• Problem to work on
Write out every record in full, exactly as written, please.

(Object data in JSON)
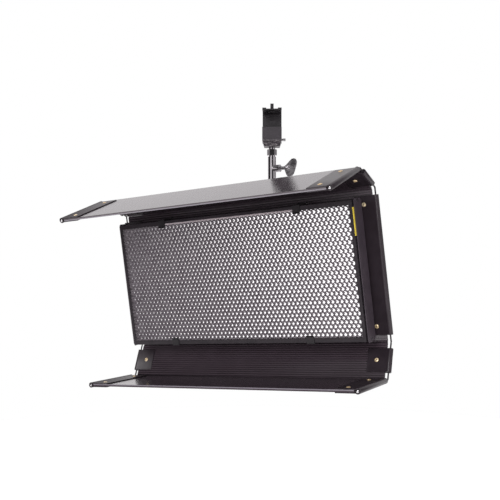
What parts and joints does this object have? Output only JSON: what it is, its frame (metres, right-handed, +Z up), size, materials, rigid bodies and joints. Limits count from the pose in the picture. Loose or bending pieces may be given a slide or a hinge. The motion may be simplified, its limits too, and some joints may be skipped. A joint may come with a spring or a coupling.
{
  "type": "barn door light head",
  "caption": "Folding fluted-plastic barn doors wrapped round a honeycomb-louvred panel light, with a tilting stem and a pipe clamp.",
  "frame": {"origin": "centre of the pipe seat in the clamp, on the stem's axis", "axes": "+Z up, +X along the light's length to its right-hand end, -Y the way the light faces"},
  "size_m": [0.6974, 0.4319, 0.6718],
  "materials": {
    "fluted_sheet": "satin black fluted plastic",
    "sleeve_plastic": "satin black smooth plastic",
    "rivet_brass": "bright",
    "wire_steel": "dark drawn wire",
    "louvre_black": "satin black",
    "honeycomb_silver": "bright foil",
    "tab_yellow": "satin",
    "body_black": "satin black",
    "diffuser_white": "opal",
    "board_white": "solder mask",
    "end_plate_grey": "satin dark",
    "screw_dark": "blackened",
    "screw_steel": "zinc",
    "inlet_black": "moulded",
    "clip_black": "satin black",
    "plate_black": "powder coat",
    "knob_black": "knurled",
    "arm_chrome": "polished",
    "stem_chrome": "polished",
    "wing_silver": "as cast, worn",
    "clamp_grey": "satin grey",
    "jaw_black": "satin black",
    "pin_silver": "turned"
  },
  "bodies": {
    "clamp": {"clamp_body": "clamp_grey", "jaw_pin": "pin_silver", "jaw_stud": "screw_steel", "spigot": "stem_chrome"},
    "jaw": {"clamp_jaw": "jaw_black"},
    "jaw_nut": {"jaw_wing_nut": "wing_silver"},
    "jaw_screw": {"pressure_screw": "jaw_black"},
    "stem": {"stem_tube": "stem_chrome", "tilt_knuckle": "arm_chrome", "stem_pin": "screw_steel"},
    "stem_lock": {"receiver_lock_screw": "wing_silver"},
    "arm": {"swivel_arm": "arm_chrome", "tilt_bolt": "screw_steel"},
    "tilt_wing": {"tilt_handle": "wing_silver"},
    "head": {"mount_plate": "plate_black", "mount_screws": "screw_steel", "twist_lock_ring": "plate_black", "back_panel": "fluted_sheet", "back_sleeves": "sleeve_plastic", "back_rivets": "rivet_brass", "back_wires": "wire_steel", "louvre_frame": "louvre_black", "honeycomb_core": "honeycomb_silver", "louvre_side_tab": "tab_yellow", "housing_tray": "body_black", "diffuser_sheet": "diffuser_white", "led_boards": "board_white", "end_plate_left": "end_plate_grey", "end_plate_right": "end_plate_grey", "end_plate_screws": "screw_dark", "power_inlet": "inlet_black", "clip_brackets": "clip_black", "clip_pins": "wire_steel"},
    "twist_knob": {"twist_lock_knob": "knob_black"},
    "top_hinge": {"top_hinge_panel": "fluted_sheet", "top_hinge_sleeves": "sleeve_plastic", "top_hinge_rivets": "rivet_brass", "top_hinge_wires": "wire_steel"},
    "top_door": {"top_door_panel": "fluted_sheet", "top_door_sleeves": "sleeve_plastic", "top_door_rivets": "rivet_brass", "top_door_wires": "wire_steel"},
    "bottom_hinge": {"bottom_hinge_panel": "fluted_sheet", "bottom_hinge_sleeves": "sleeve_plastic", "bottom_hinge_rivets": "rivet_brass", "bottom_hinge_wires": "wire_steel"},
    "bottom_door": {"bottom_door_panel": "fluted_sheet", "bottom_door_sleeves": "sleeve_plastic", "bottom_door_rivets": "rivet_brass", "bottom_door_wires": "wire_steel"},
    "clip_top_left": {"louvre_clip_top_left": "clip_black"},
    "clip_top_right": {"louvre_clip_top_right": "clip_black"},
    "clip_bottom_left": {"louvre_clip_bottom_left": "clip_black"},
    "clip_bottom_right": {"louvre_clip_bottom_right": "clip_black"}
  },
  "joints": [
    {"name": "jaw_open", "type": "hinge", "parent": "clamp", "child": "jaw", "pos_m": [-0.01408, 0.02649, -0.0375], "axis": [-0.8829, -0.4695, 0], "range_deg": [0, 25]},
    {"name": "jaw_nut_run", "type": "slide", "parent": "clamp", "child": "jaw_nut", "axis": [-0.4695, 0.8829, 0], "range_m": [0, 0.018]},
    {"name": "jaw_screw_turn", "type": "hinge", "parent": "jaw", "child": "jaw_screw", "pos_m": [0, 0, 0.0457], "axis": [0, 0, 1], "continuous": true},
    {"name": "pan", "type": "hinge", "parent": "clamp", "child": "stem", "pos_m": [0, 0, -0.0828], "axis": [0, 0, 1], "continuous": true},
    {"name": "stem_lock_turn", "type": "hinge", "parent": "stem", "child": "stem_lock", "pos_m": [0.0366, 0, -0.1116], "axis": [1, 0, 0], "continuous": true},
    {"name": "tilt", "type": "hinge", "parent": "stem", "child": "arm", "pos_m": [0, 0, -0.3539], "axis": [1, 0, 0], "range_deg": [-16, 60]},
    {"name": "tilt_wing_turn", "type": "hinge", "parent": "arm", "child": "tilt_wing", "pos_m": [0.03, 0, -0.3539], "axis": [1, 0, 0], "continuous": true},
    {"name": "twist", "type": "hinge", "parent": "arm", "child": "head", "pos_m": [0, -0.09527, -0.364], "axis": [0, 0.9944, 0.1054], "range_deg": [-85.9, 94.1]},
    {"name": "twist_knob_turn", "type": "hinge", "parent": "head", "child": "twist_knob", "pos_m": [-0.002, -0.10316, -0.33675], "axis": [-0.0715, -0.1051, 0.9919], "continuous": true},
    {"name": "top_hinge_fold", "type": "hinge", "parent": "head", "child": "top_hinge", "pos_m": [-0.01183, -0.13703, -0.20242], "axis": [-0.9974, 0.0075, -0.0711], "range_deg": [-30, 60]},
    {"name": "top_door_fold", "type": "hinge", "parent": "top_hinge", "child": "top_door", "pos_m": [-0.01476, -0.21196, -0.16924], "axis": [-0.9974, 0.0075, -0.0711], "range_deg": [-47.7, 42.3]},
    {"name": "bottom_hinge_fold", "type": "hinge", "parent": "head", "child": "bottom_hinge", "pos_m": [0.01126, -0.10307, -0.5228], "axis": [0.9974, -0.0075, 0.0711], "range_deg": [-59, 31]},
    {"name": "bottom_door_fold", "type": "hinge", "parent": "bottom_hinge", "child": "bottom_door", "pos_m": [0.01629, -0.13768, -0.59697], "axis": [0.9974, -0.0075, 0.0711], "range_deg": [-24.2, 65.8]},
    {"name": "clip_top_left_lift", "type": "hinge", "parent": "head", "child": "clip_top_left", "pos_m": [-0.18513, -0.16817, -0.23596], "axis": [-0.9974, 0.0075, -0.0711], "range_deg": [0, 40]},
    {"name": "clip_top_right_lift", "type": "hinge", "parent": "head", "child": "clip_top_right", "pos_m": [0.16398, -0.17081, -0.21107], "axis": [-0.9974, 0.0075, -0.0711], "range_deg": [0, 40]},
    {"name": "clip_bottom_left_lift", "type": "hinge", "parent": "head", "child": "clip_bottom_left", "pos_m": [-0.16398, -0.13707, -0.52936], "axis": [0.9974, -0.0075, 0.0711], "range_deg": [0, 40]},
    {"name": "clip_bottom_right_lift", "type": "hinge", "parent": "head", "child": "clip_bottom_right", "pos_m": [0.18513, -0.13971, -0.50447], "axis": [0.9974, -0.0075, 0.0711], "range_deg": [0, 40]}
  ],
  "couplings": [
    {"joint": "jaw_nut_run", "follows": "jaw_open", "m_per_rad": 0.041243}
  ]
}
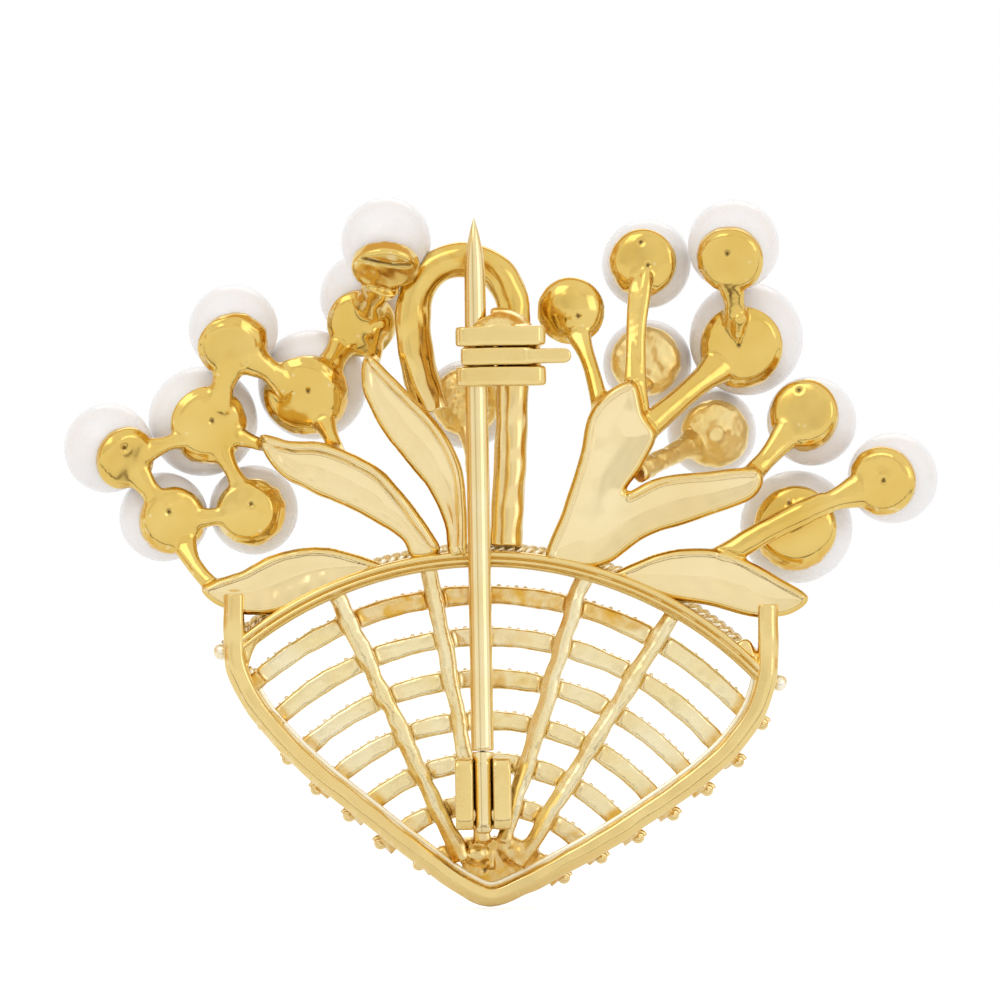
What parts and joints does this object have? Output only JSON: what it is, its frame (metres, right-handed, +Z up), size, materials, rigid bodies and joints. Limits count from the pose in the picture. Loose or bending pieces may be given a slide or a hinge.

• Answer for this exercise
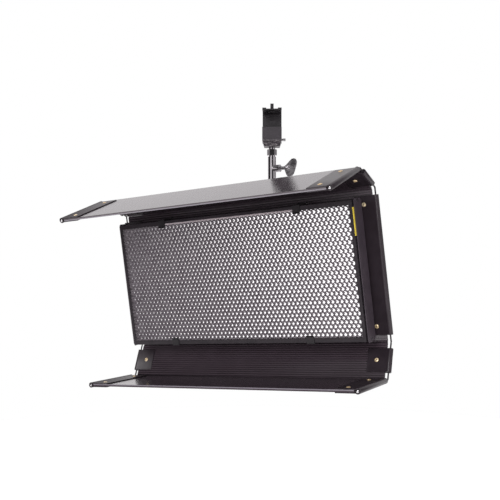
What parts and joints does this object have? Output only JSON: what it is, its frame (metres, right-handed, +Z up), size, materials, rigid bodies and joints. Limits count from the pose in the picture. Loose or bending pieces may be given a slide or a hinge. The motion may be simplified, its limits too, and some joints may be skipped. A joint may come with a spring or a coupling.
{
  "type": "barn door light head",
  "caption": "Folding fluted-plastic barn doors wrapped round a honeycomb-louvred panel light, with a tilting stem and a pipe clamp.",
  "frame": {"origin": "centre of the pipe seat in the clamp, on the stem's axis", "axes": "+Z up, +X along the light's length to its right-hand end, -Y the way the light faces"},
  "size_m": [0.6974, 0.4319, 0.6718],
  "materials": {
    "fluted_sheet": "satin black fluted plastic",
    "sleeve_plastic": "satin black smooth plastic",
    "rivet_brass": "bright",
    "wire_steel": "dark drawn wire",
    "louvre_black": "satin black",
    "honeycomb_silver": "bright foil",
    "tab_yellow": "satin",
    "body_black": "satin black",
    "diffuser_white": "opal",
    "board_white": "solder mask",
    "end_plate_grey": "satin dark",
    "screw_dark": "blackened",
    "screw_steel": "zinc",
    "inlet_black": "moulded",
    "clip_black": "satin black",
    "plate_black": "powder coat",
    "knob_black": "knurled",
    "arm_chrome": "polished",
    "stem_chrome": "polished",
    "wing_silver": "as cast, worn",
    "clamp_grey": "satin grey",
    "jaw_black": "satin black",
    "pin_silver": "turned"
  },
  "bodies": {
    "clamp": {"clamp_body": "clamp_grey", "jaw_pin": "pin_silver", "jaw_stud": "screw_steel", "spigot": "stem_chrome"},
    "jaw": {"clamp_jaw": "jaw_black"},
    "jaw_nut": {"jaw_wing_nut": "wing_silver"},
    "jaw_screw": {"pressure_screw": "jaw_black"},
    "stem": {"stem_tube": "stem_chrome", "tilt_knuckle": "arm_chrome", "stem_pin": "screw_steel"},
    "stem_lock": {"receiver_lock_screw": "wing_silver"},
    "arm": {"swivel_arm": "arm_chrome", "tilt_bolt": "screw_steel"},
    "tilt_wing": {"tilt_handle": "wing_silver"},
    "head": {"mount_plate": "plate_black", "mount_screws": "screw_steel", "twist_lock_ring": "plate_black", "back_panel": "fluted_sheet", "back_sleeves": "sleeve_plastic", "back_rivets": "rivet_brass", "back_wires": "wire_steel", "louvre_frame": "louvre_black", "honeycomb_core": "honeycomb_silver", "louvre_side_tab": "tab_yellow", "housing_tray": "body_black", "diffuser_sheet": "diffuser_white", "led_boards": "board_white", "end_plate_left": "end_plate_grey", "end_plate_right": "end_plate_grey", "end_plate_screws": "screw_dark", "power_inlet": "inlet_black", "clip_brackets": "clip_black", "clip_pins": "wire_steel"},
    "twist_knob": {"twist_lock_knob": "knob_black"},
    "top_hinge": {"top_hinge_panel": "fluted_sheet", "top_hinge_sleeves": "sleeve_plastic", "top_hinge_rivets": "rivet_brass", "top_hinge_wires": "wire_steel"},
    "top_door": {"top_door_panel": "fluted_sheet", "top_door_sleeves": "sleeve_plastic", "top_door_rivets": "rivet_brass", "top_door_wires": "wire_steel"},
    "bottom_hinge": {"bottom_hinge_panel": "fluted_sheet", "bottom_hinge_sleeves": "sleeve_plastic", "bottom_hinge_rivets": "rivet_brass", "bottom_hinge_wires": "wire_steel"},
    "bottom_door": {"bottom_door_panel": "fluted_sheet", "bottom_door_sleeves": "sleeve_plastic", "bottom_door_rivets": "rivet_brass", "bottom_door_wires": "wire_steel"},
    "clip_top_left": {"louvre_clip_top_left": "clip_black"},
    "clip_top_right": {"louvre_clip_top_right": "clip_black"},
    "clip_bottom_left": {"louvre_clip_bottom_left": "clip_black"},
    "clip_bottom_right": {"louvre_clip_bottom_right": "clip_black"}
  },
  "joints": [
    {"name": "jaw_open", "type": "hinge", "parent": "clamp", "child": "jaw", "pos_m": [-0.01408, 0.02649, -0.0375], "axis": [-0.8829, -0.4695, 0], "range_deg": [0, 25]},
    {"name": "jaw_nut_run", "type": "slide", "parent": "clamp", "child": "jaw_nut", "axis": [-0.4695, 0.8829, 0], "range_m": [0, 0.018]},
    {"name": "jaw_screw_turn", "type": "hinge", "parent": "jaw", "child": "jaw_screw", "pos_m": [0, 0, 0.0457], "axis": [0, 0, 1], "continuous": true},
    {"name": "pan", "type": "hinge", "parent": "clamp", "child": "stem", "pos_m": [0, 0, -0.0828], "axis": [0, 0, 1], "continuous": true},
    {"name": "stem_lock_turn", "type": "hinge", "parent": "stem", "child": "stem_lock", "pos_m": [0.0366, 0, -0.1116], "axis": [1, 0, 0], "continuous": true},
    {"name": "tilt", "type": "hinge", "parent": "stem", "child": "arm", "pos_m": [0, 0, -0.3539], "axis": [1, 0, 0], "range_deg": [-16, 60]},
    {"name": "tilt_wing_turn", "type": "hinge", "parent": "arm", "child": "tilt_wing", "pos_m": [0.03, 0, -0.3539], "axis": [1, 0, 0], "continuous": true},
    {"name": "twist", "type": "hinge", "parent": "arm", "child": "head", "pos_m": [0, -0.09527, -0.364], "axis": [0, 0.9944, 0.1054], "range_deg": [-85.9, 94.1]},
    {"name": "twist_knob_turn", "type": "hinge", "parent": "head", "child": "twist_knob", "pos_m": [-0.002, -0.10316, -0.33675], "axis": [-0.0715, -0.1051, 0.9919], "continuous": true},
    {"name": "top_hinge_fold", "type": "hinge", "parent": "head", "child": "top_hinge", "pos_m": [-0.01183, -0.13703, -0.20242], "axis": [-0.9974, 0.0075, -0.0711], "range_deg": [-30, 60]},
    {"name": "top_door_fold", "type": "hinge", "parent": "top_hinge", "child": "top_door", "pos_m": [-0.01476, -0.21196, -0.16924], "axis": [-0.9974, 0.0075, -0.0711], "range_deg": [-47.7, 42.3]},
    {"name": "bottom_hinge_fold", "type": "hinge", "parent": "head", "child": "bottom_hinge", "pos_m": [0.01126, -0.10307, -0.5228], "axis": [0.9974, -0.0075, 0.0711], "range_deg": [-59, 31]},
    {"name": "bottom_door_fold", "type": "hinge", "parent": "bottom_hinge", "child": "bottom_door", "pos_m": [0.01629, -0.13768, -0.59697], "axis": [0.9974, -0.0075, 0.0711], "range_deg": [-24.2, 65.8]},
    {"name": "clip_top_left_lift", "type": "hinge", "parent": "head", "child": "clip_top_left", "pos_m": [-0.18513, -0.16817, -0.23596], "axis": [-0.9974, 0.0075, -0.0711], "range_deg": [0, 40]},
    {"name": "clip_top_right_lift", "type": "hinge", "parent": "head", "child": "clip_top_right", "pos_m": [0.16398, -0.17081, -0.21107], "axis": [-0.9974, 0.0075, -0.0711], "range_deg": [0, 40]},
    {"name": "clip_bottom_left_lift", "type": "hinge", "parent": "head", "child": "clip_bottom_left", "pos_m": [-0.16398, -0.13707, -0.52936], "axis": [0.9974, -0.0075, 0.0711], "range_deg": [0, 40]},
    {"name": "clip_bottom_right_lift", "type": "hinge", "parent": "head", "child": "clip_bottom_right", "pos_m": [0.18513, -0.13971, -0.50447], "axis": [0.9974, -0.0075, 0.0711], "range_deg": [0, 40]}
  ],
  "couplings": [
    {"joint": "jaw_nut_run", "follows": "jaw_open", "m_per_rad": 0.041243}
  ]
}
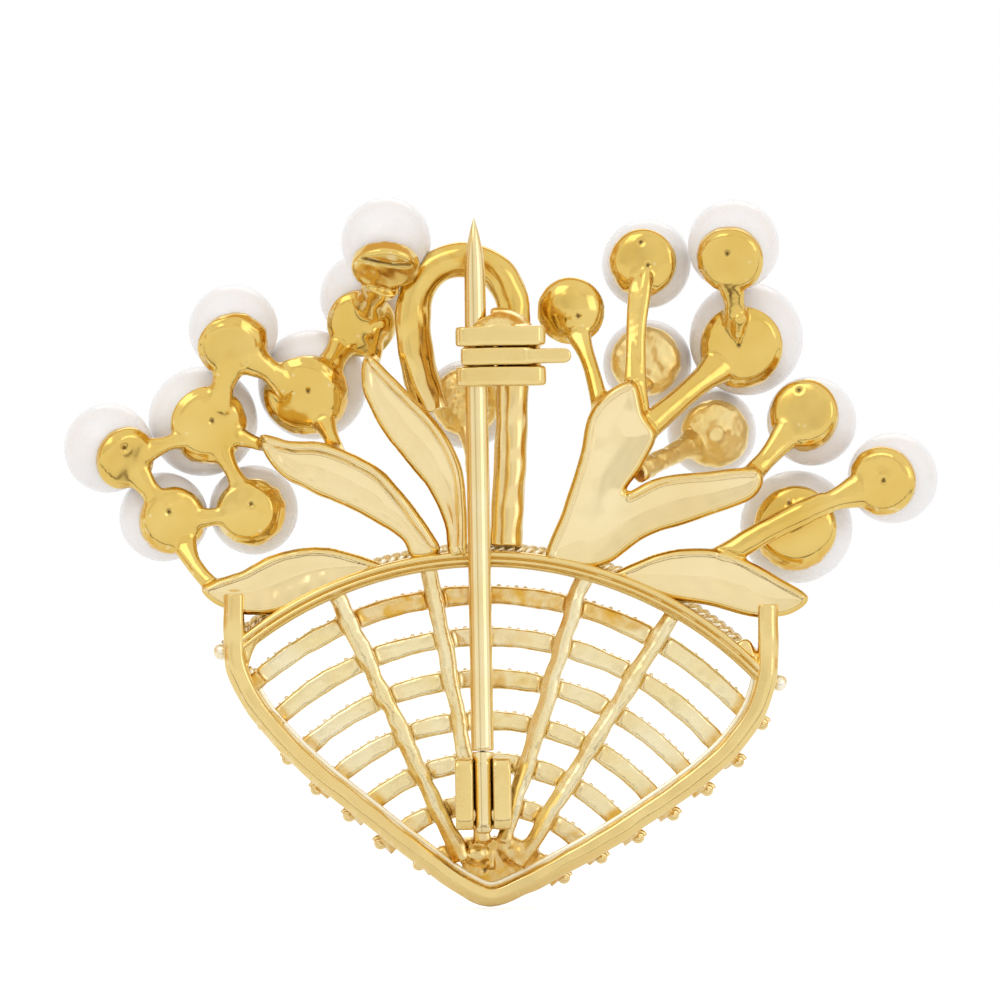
What parts and joints does this object have? Output only JSON: what it is, its frame (metres, right-handed, +Z up), size, materials, rigid bodies and joints. Limits count from the pose in the picture. Loose or bending pieces may be given a slide or a hinge.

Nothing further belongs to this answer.